Zatorre RJ. J. Exp. Psychol. Hum. Percept. Perform. 1983; 9(5): 739-752.

Copyright

(Copyright © 1983, American Psychological Association)

DOI

unavailable

PMID

6227687

Abstract

In the first experiment, a continuum of 10 harmonic musical intervals was constructed from a minor to a major third. Four pairs of stimuli with constant physical distances were presented to seven musicians in a two-interval forced-choice discrimination task. Either silence, an interfering tone, or a noise burst was interposed between the two stimuli in a pair. Unbiased discriminability was found to be consistently higher for pairs straddling the boundary between two categories than for the endpoint pairs. The interfering tone lowered overall discrimination but left the shape of the function unchanged, whereas the noise burst had no effect.
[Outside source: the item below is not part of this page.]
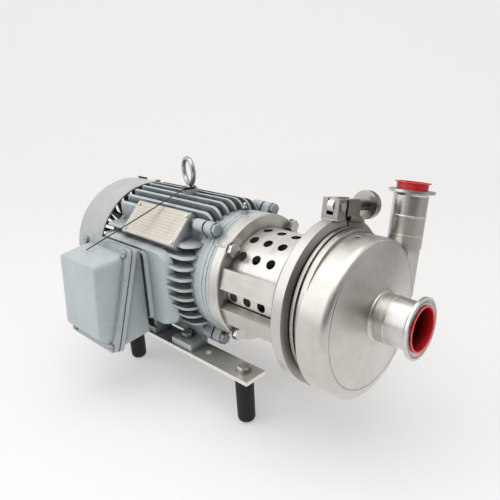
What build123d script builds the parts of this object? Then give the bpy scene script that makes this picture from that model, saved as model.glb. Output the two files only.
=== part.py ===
"""Sanitary centrifugal pump, close coupled to a finned C-face motor on a two-rail base.

Millimetres. +X points out of the suction ferrule along the shaft, +Z is up, and the
origin is the centre of the suction ferrule's face. The terminal box is on the -Y side,
called the near side here, and the discharge leaves on the +Y side, the far side.
"""
from build123d import *
from math import atan2, cos, degrees, hypot, pi, radians, sin, tan
import os

# Pipe connections: tube sizes and clamp ferrules of sanitary tubing
suction_tube_radius = 25.4
suction_ferrule_radius = 32.0
suction_gasket_radius = 28.0
discharge_tube_radius = 19.05
discharge_ferrule_radius = 25.25
discharge_gasket_radius = 21.9
tube_wall = 1.65
ferrule_rim = 2.85
ferrule_bevel = 20.0
ferrule_length = 28.6
gasket_groove_radius = 1.5

# Casing: an eccentric drum with a shallow conical front
suction_reach = 43.1
face_depth = 9.4
drum_radius = 87.5
drum_drop = 8.0
drum_length = 33.5
drum_corner_depth = 7.5
corner_steps = 4
crease_radius = 79.0
crease_drop = 3.0
crease_groove = 0.45
casing_wall = 2.5
root_flare = 3.0
discharge_tilt = 12.7
discharge_reach = 127.65
discharge_offset = 70.0
discharge_station = 66.0
outlet_start = 7.0
outlet_bore_start = 21.0
outlet_blend = 63.0
outlet_shield = 68.0
spot_station = 73.4
spot_radius = 6.0
spot_depth = 0.35
spot_hole_radius = 2.6
spot_hole_depth = 1.6
neck_radius = 81.2
neck_bore = 78.6
bead_radius = 84.8
bead_width = 4.0
groove_radius = 82.0
groove_width = 1.6
step_radius = 83.2
step_width = 4.0

# Clamped joint between casing, back plate and adapter
joint_station = 106.0
flange_radius = 88.0
flange_half = 4.4
flange_cone = 20.0
plate_rim = 3.0
plate_thickness = 6.0
register_gap = 0.3
face_gap = 0.15
o_ring_depth = 2.6
o_ring_width = 3.4
o_ring_slack = 0.3

# Band clamp with a swing bolt
clamp_radius = 93.7
clamp_land = 12.0
clamp_width = 18.6
clamp_lip = 82.9
clamp_clearance = 0.3
clamp_split = 3.0
lug_width = 20.6
lug_top = 113.0
lug_foot = 89.5
lug_near_end = 24.0
lug_near_start = 10.0
lug_far_start = -6.0
lug_notch_end = 1.8
lug_notch_height = 95.0
lug_far_end = 18.0
lug_far_foot = 32.0
lug_far_foot_height = 87.5
prong_setback = 3.0
saddle_drop = 3.0
saddle_depth = 9.0
bolt_height = 105.0
bolt_pivot_offset = 17.0
bolt_radius = 3.8
bolt_end = 46.0
eye_radius = 8.5
eye_width = 7.8
slot_clearance = 0.2
slot_floor_gap = 1.0
pivot_pin_radius = 2.5
pin_fit = 0.05
knob_seat_gap = 0.3
knob_hub_radius = 6.0
knob_hub_length = 23.5
knob_radius = 16.5
knob_thickness = 11.0
knob_edge = 3.0
knob_near_edge = 1.0
hinge_drop = 98.6
knuckle_radius = 4.6
knuckle_gap = 0.3
near_knuckle = 5.0
hinge_arm = 14.0

# Adapter casting and perforated guard
motor_face_station = 220.7
adapter_flange_radius = 79.4
adapter_flange_thickness = 14.4
adapter_bore = 50.0
register_radius = 57.15
register_height = 4.0
bar_angle = 18.5
bar_width = 24.0
bar_inner = 63.4
bar_outer = 74.8
bowl_station = 126.0
bowl_root_radius = 77.0
bowl_bore = 58.0
pocket_rear = 125.0
pocket_front = 114.5
pocket_height = 38.0
pocket_middle = -5.0
pocket_depth = 1.0
guard_radius = 63.1
guard_wall = 1.5
guard_hole_radius = 5.75
guard_rows = 3
guard_row_pitch = 21.3
guard_first_row = 195.9
guard_columns = 16
guard_end_gap = 0.2
face_bolt_circle = 149.2
face_bolt_radius = 4.7
face_bolt_flats = 14.3
face_bolt_head = 6.0
face_washer_radius = 9.0
washer_thickness = 1.6
bolt_hole_gap = 0.15

# Motor
shaft_height = 88.9
shell_radius = 72.0
shell_bore = 63.0
fin_radius = 91.5
fin_pitch = 12.7
fin_thickness = 3.6
fin_count_top = 9
fin_count_side = 9
fin_bottom = 84.0
frame_front = 247.8
frame_rear = 425.0
fin_nose = 18.0
endbell_radius = 79.0
endbell_step = 77.5
endbell_step_station = 237.4
endbell_grooves = (226.0, 232.0)
endbell_groove_width = 0.8
endbell_groove_depth = 0.5
ear_offset = 50.4
ear_height = 71.1
ear_radius = 8.0
ear_front = 233.0
ear_bolt_radius = 3.9
ear_bolt_flats = 12.7
ear_bolt_head = 5.0
bearing_outer_radius = 26.0
bearing_inner_radius = 12.5
bearing_width = 15.0
front_bearing_station = 231.0
rear_bearing_station = 425.0
ball_count = 8
bearing_fit = 0.05
motor_shaft_radius = 11.1
shaft_extension = 53.8
rotor_radius = 38.0
air_gap = 0.6
core_front = 285.0
core_rear = 380.0
winding_reach = 22.0
cover_radius = 90.3
cover_wall = 2.0
cover_front = 434.0
cover_rear = 506.0
cover_corner = 16.0
cover_slots = 24
cover_screw_angle = 75.0
fan_radius = 72.0
fan_blades = 9
fan_front = 446.0
fan_width = 30.0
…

Experiment 2 used a similar paradigm, but the continuum consisted of the single tone that had cued the minor-major distinction for intervals. Discrimination of this series did not show consistent changes as a function of continuum position. In Experiment 3, triads that varied in either interval or overall pitch were presented to musicians for sorting according to one dimension or another. The result was that there were much longer latencies to sort according to interval when pitch varied irrelevantly than vice versa. These results demonstrate that there are changes in discriminability associated with learned categories and suggest that there may be two hierarchically organized stages. A dual-processing model is discussed in which the listener has available both auditory and categorical information.